Print the lines of the data, starting with the first, up to and including the line where "PALE = (0.72, 0.71, 0.68)" appears.
● ● ● ●
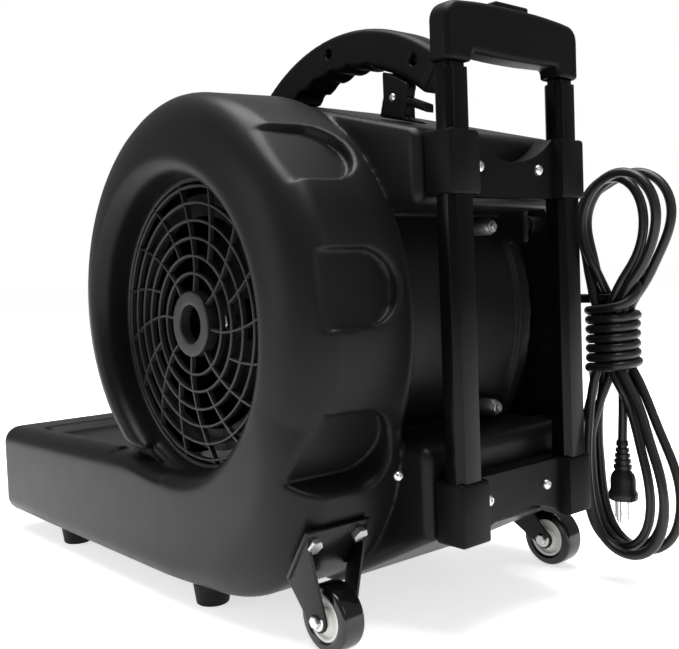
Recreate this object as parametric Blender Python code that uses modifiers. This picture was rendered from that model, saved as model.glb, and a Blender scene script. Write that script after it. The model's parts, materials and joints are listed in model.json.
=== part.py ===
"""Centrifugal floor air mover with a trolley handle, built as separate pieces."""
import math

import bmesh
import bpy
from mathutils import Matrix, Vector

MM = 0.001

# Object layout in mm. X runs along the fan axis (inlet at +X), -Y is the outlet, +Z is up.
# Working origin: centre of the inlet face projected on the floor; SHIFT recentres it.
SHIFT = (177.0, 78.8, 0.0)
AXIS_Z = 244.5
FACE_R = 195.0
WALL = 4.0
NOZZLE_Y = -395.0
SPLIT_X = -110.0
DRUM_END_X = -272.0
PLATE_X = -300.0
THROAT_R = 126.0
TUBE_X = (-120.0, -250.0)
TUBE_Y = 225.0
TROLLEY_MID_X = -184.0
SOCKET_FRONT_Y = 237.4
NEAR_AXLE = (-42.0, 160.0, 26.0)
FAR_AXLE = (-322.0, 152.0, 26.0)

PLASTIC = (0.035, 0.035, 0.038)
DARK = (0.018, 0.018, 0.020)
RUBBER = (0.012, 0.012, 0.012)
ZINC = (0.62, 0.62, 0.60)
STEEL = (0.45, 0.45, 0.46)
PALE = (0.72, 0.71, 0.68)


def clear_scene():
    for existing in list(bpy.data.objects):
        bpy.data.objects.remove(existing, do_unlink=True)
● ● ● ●
__Exercise result__
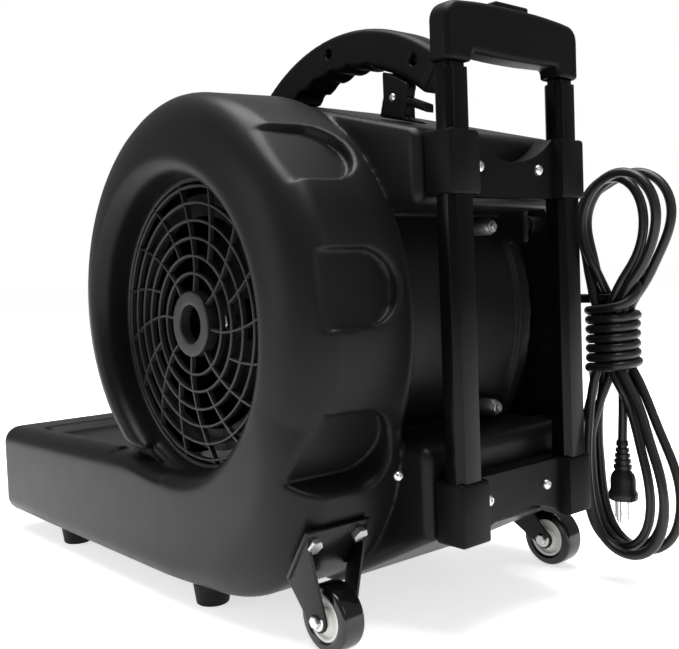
Recreate this object as parametric Blender Python code that uses modifiers. This picture was rendered from that model, saved as model.glb, and a Blender scene script. Write that script after it. The model's parts, materials and joints are listed in model.json.
=== part.py ===
"""Centrifugal floor air mover with a trolley handle, built as separate pieces."""
import math

import bmesh
import bpy
from mathutils import Matrix, Vector

MM = 0.001

# Object layout in mm. X runs along the fan axis (inlet at +X), -Y is the outlet, +Z is up.
# Working origin: centre of the inlet face projected on the floor; SHIFT recentres it.
SHIFT = (177.0, 78.8, 0.0)
AXIS_Z = 244.5
FACE_R = 195.0
WALL = 4.0
NOZZLE_Y = -395.0
SPLIT_X = -110.0
DRUM_END_X = -272.0
PLATE_X = -300.0
THROAT_R = 126.0
TUBE_X = (-120.0, -250.0)
TUBE_Y = 225.0
TROLLEY_MID_X = -184.0
SOCKET_FRONT_Y = 237.4
NEAR_AXLE = (-42.0, 160.0, 26.0)
FAR_AXLE = (-322.0, 152.0, 26.0)

PLASTIC = (0.035, 0.035, 0.038)
DARK = (0.018, 0.018, 0.020)
RUBBER = (0.012, 0.012, 0.012)
ZINC = (0.62, 0.62, 0.60)
STEEL = (0.45, 0.45, 0.46)
PALE = (0.72, 0.71, 0.68)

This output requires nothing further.